In the 2013 general elections, he was re-elected to the Senate of the Republic. Also elected to the Regional Council of Lombardy, he resigned as Senator due to incompatibility on 3 June 2013.

=== Vice-President and assessor in the Lombardy Region ===
Following the regional elections in Lombardy in 2013, he was elected a regional councillor on the PdL list, being the most voted among all the candidates with almost 13,000 preference votes.

He was subsequently appointed by the president, Roberto Maroni, as vice president of the Lombardy Region and Assessor for health.

On 1 September 2015, after the regional health reform with the creation of the super-department between Health and Welfare, he left the regional health department (which will be governed ad interim by President Maroni) for the delegation of regional councillor for Relations with the European Union, Community Planning and International Relations, until 13 October 2015.

In December 2016, he joined Daniela Santanchè's movement We Republicans – Sovereign People. He followed the party colleague also in January 2018, leaving his party, Forza Italia, and joining the movement led by Giorgia Meloni, Brothers of Italy.

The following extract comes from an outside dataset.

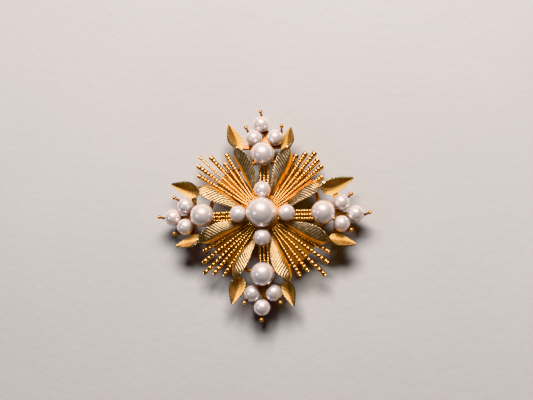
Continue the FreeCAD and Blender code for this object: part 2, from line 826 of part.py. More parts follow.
def make_catch_rotor():
    body = doc.addObject("PartDesign::Body", "CatchRotor")
    ring = circles(body, "RotorRound", "YZ_Plane", ["Sizes.rotor_dia / 2", "Sizes.rotor_bore_dia / 2"])
    both_ways(body, "Pad", "Rotor", ring, "Sizes.rotor_width")
    mouth = wedge(body, "RotorMouthShape", "270 - Sizes.mouth_half_angle", "270 + Sizes.mouth_half_angle")
    both_ways(body, "Pocket", "RotorMouth", mouth, "Sizes.rotor_width + 2")
    angle, half = "Sizes.lever_angle", "Sizes.lever_thickness / 2"
    corners = []
    for reach, side in (("1.1", "-"), ("Sizes.lever_reach", "-"), ("Sizes.lever_reach", ""), ("1.1", "")):
        flip = "+" if side == "-" else "-"
        corners.append(
            (
                f"{reach} * cos({angle}) {flip} {half} * sin({angle})",
                f"{reach} * sin({angle}) {side or '+'} {half} * cos({angle})",
            )
        )
    lever = outline(body, "LeverShape", "YZ_Plane", corners)
    both_ways(body, "Pad", "Lever", lever, "Sizes.lever_width")
    body.Placement = catch_place()
    named(body, "catch_rotor")


def check(things):
    for thing in doc.Objects:
        bad = [state for state in thing.State if state in ("Invalid", "Error")]
        if bad:
            raise SystemExit(f"{thing.Name} ({thing.Label}) is {bad}")
    for thing in things:
        shape = thing.Shape
        if shape.isNull() or not shape.isValid() or not shape.Solids:
            raise SystemExit(f"{thing.Label} has no valid solid")


make_hub()
ring_height = make_gallery_ring()
make_back_bar()
make_centre_pearl()
make_ring_pearls()
make_arm_pearls()
make_arm_rods()
make_fans()
for arm_name in ARMS:
    make_bud_cluster(arm_name)
make_leaves()
make_leaf_posts(ring_height)
make_hinge_bracket()
make_hinge_rivet()
make_pin_stem()
make_catch_body()
make_catch_rotor()

doc.recompute()
check(parts)
os.makedirs("parts", exist_ok=True)
for part in parts:
    part.Shape.exportStep(f"parts/{part.Label}.step")
print(f"{len(parts)} sub-parts written")
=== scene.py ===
import math
import random

import bpy
from mathutils import Matrix, Vector


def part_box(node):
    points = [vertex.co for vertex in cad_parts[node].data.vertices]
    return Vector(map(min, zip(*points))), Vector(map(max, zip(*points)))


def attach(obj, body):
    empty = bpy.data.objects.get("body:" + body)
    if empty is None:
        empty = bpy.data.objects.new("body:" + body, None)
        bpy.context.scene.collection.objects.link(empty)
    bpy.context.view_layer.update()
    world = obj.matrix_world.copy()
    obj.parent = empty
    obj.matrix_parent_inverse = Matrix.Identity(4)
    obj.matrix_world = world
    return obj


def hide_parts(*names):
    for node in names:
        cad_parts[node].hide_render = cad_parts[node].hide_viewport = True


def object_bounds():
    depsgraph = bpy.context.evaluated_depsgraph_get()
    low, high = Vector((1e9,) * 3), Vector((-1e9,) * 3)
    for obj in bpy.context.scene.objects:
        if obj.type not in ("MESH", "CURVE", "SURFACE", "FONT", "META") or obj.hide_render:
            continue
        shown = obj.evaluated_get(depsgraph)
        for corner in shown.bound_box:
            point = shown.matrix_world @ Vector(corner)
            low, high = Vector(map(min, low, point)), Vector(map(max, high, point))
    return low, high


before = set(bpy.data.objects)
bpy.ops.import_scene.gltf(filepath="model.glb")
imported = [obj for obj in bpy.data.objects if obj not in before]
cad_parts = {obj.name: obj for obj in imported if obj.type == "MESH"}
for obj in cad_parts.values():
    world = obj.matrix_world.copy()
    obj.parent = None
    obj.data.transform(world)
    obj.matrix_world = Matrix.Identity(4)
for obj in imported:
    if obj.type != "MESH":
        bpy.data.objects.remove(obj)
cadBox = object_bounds()
random.seed(7)
mm = 0.001


# small helpers, used by every piece

def clearSelection():
    if bpy.context.object and bpy.context.object.mode != "OBJECT":
        bpy.ops.object.mode_set(mode="OBJECT")
    bpy.ops.object.select_all(action="DESELECT")


def pickOnly(piece):
    clearSelection()
    piece.select_set(True)
    bpy.context.view_layer.objects.active = piece


def takePiece(name):
    piece = bpy.context.object
    piece.name = name
    piece.data.name = name
    return piece


def copyPiece(master, name, place):
    piece = master.copy()
    piece.data = master.data.copy()
    piece.name = name
    piece.data.name = name
    bpy.context.scene.collection.objects.link(piece)
    piece.matrix_world = place
    pickOnly(piece)
    bpy.ops.object.transform_apply(location=True, rotation=True, scale=True)
    return piece


def joinPieces(pieces, name):
    clearSelection()
    for piece in pieces:
        piece.select_set(True)
    bpy.context.view_layer.objects.active = pieces[0]
    bpy.ops.object.join()
    return takePiece(name)


def dressPiece(piece, materials):
    piece.data.materials.clear()
    for material in materials:
        piece.data.materials.append(material)


def turnedBy(degrees):
    return Matrix.Rotation(math.radians(degrees), 4, "Z")


def alongLine(start, end):
    run = end - start
    return Matrix.Translation(start) @ run.to_track_quat("Z", "Y").to_matrix().to_4x4()


# camera and light

cameraView = {
    "azimuth": 38.0,
    "elevation": 76.0,
    "distance": 0.5,
    "lens": 147.5,
    "aside": 1.21 * mm,  # where it aims, off the middle pearl
    "above": 2.79 * mm,
}


def viewAxes(azimuth, elevation):
    a, e = math.radians(azimuth), math.radians(elevation)
    back = Vector((math.sin(a) * math.cos(e), -math.cos(a) * math.cos(e), math.sin(e)))
    right = Vector((0, 1, 0)).cross(back).normalized()
    return right, back.cross(right), back


def addCamera():
    low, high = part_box("centre_pearl")
    right, up, back = viewAxes(cameraView["azimuth"], cameraView["elevation"])
    aim = (low + high) / 2 + right * cameraView["aside"] + up * cameraView["above"]
    data = bpy.data.cameras.new("camera")
    data.lens = cameraView["lens"]
    data.sensor_width = 36
    data.clip_start = 0.01
    data.clip_end = 20
    camera = bpy.data.objects.new("camera", data)
    bpy.context.scene.collection.objects.link(camera)
    turn = Matrix((right, up, back)).transposed().to_4x4()
    camera.matrix_world = Matrix.Translation(aim + back * cameraView["distance"]) @ turn
    bpy.context.scene.camera = camera
    bpy.context.scene.view_settings.view_transform = "Khronos PBR Neutral"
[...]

=== Return to the European Parliament ===
In 2024, he was re-elected to the European Parliament, as part of Brothers of Italy in the European Conservatives and Reformists Group. He is vice-chair of the Committee on Legal Affairs.

In 2026, Transparency International included him in a list of MEPs who had not declared side income per the European Parliament's code of conduct. They alleged that Mantovani had three consulting roles in addition to his parliamentary post and had promised to declare the income by the end of 2024. Politico Europe noted that these had "regularly pulled in six-figure sums annually from these roles before this term began" and that he had declined to comment.

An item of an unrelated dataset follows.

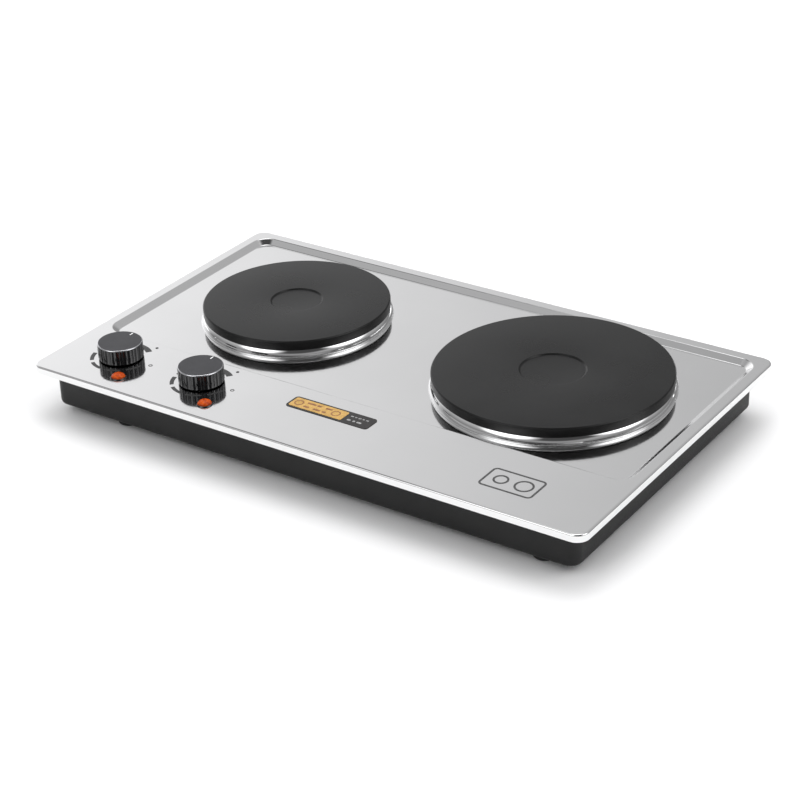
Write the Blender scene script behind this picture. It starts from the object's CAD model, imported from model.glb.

== Judicial proceedings ==
On 13 October 2015, he was arrested in Milan, accused of corruption, bid-rigging, and misdirection of public funds for school construction and patients needing dialysis transport, between 2012 and 2014, while Vice-President of Lombardy.

In 2019, he was sentenced to five years and six months for corruption, extortion and auction disruption.

Those sentences have been overturned by the Court of Appeal of Milan on 14 March 2022, which acquitted him "for not having committed the fact"; on 6 July 2022, as no appeal was received before the Court of Cassation by the general prosecutor's office, Mantovani's acquittal became final.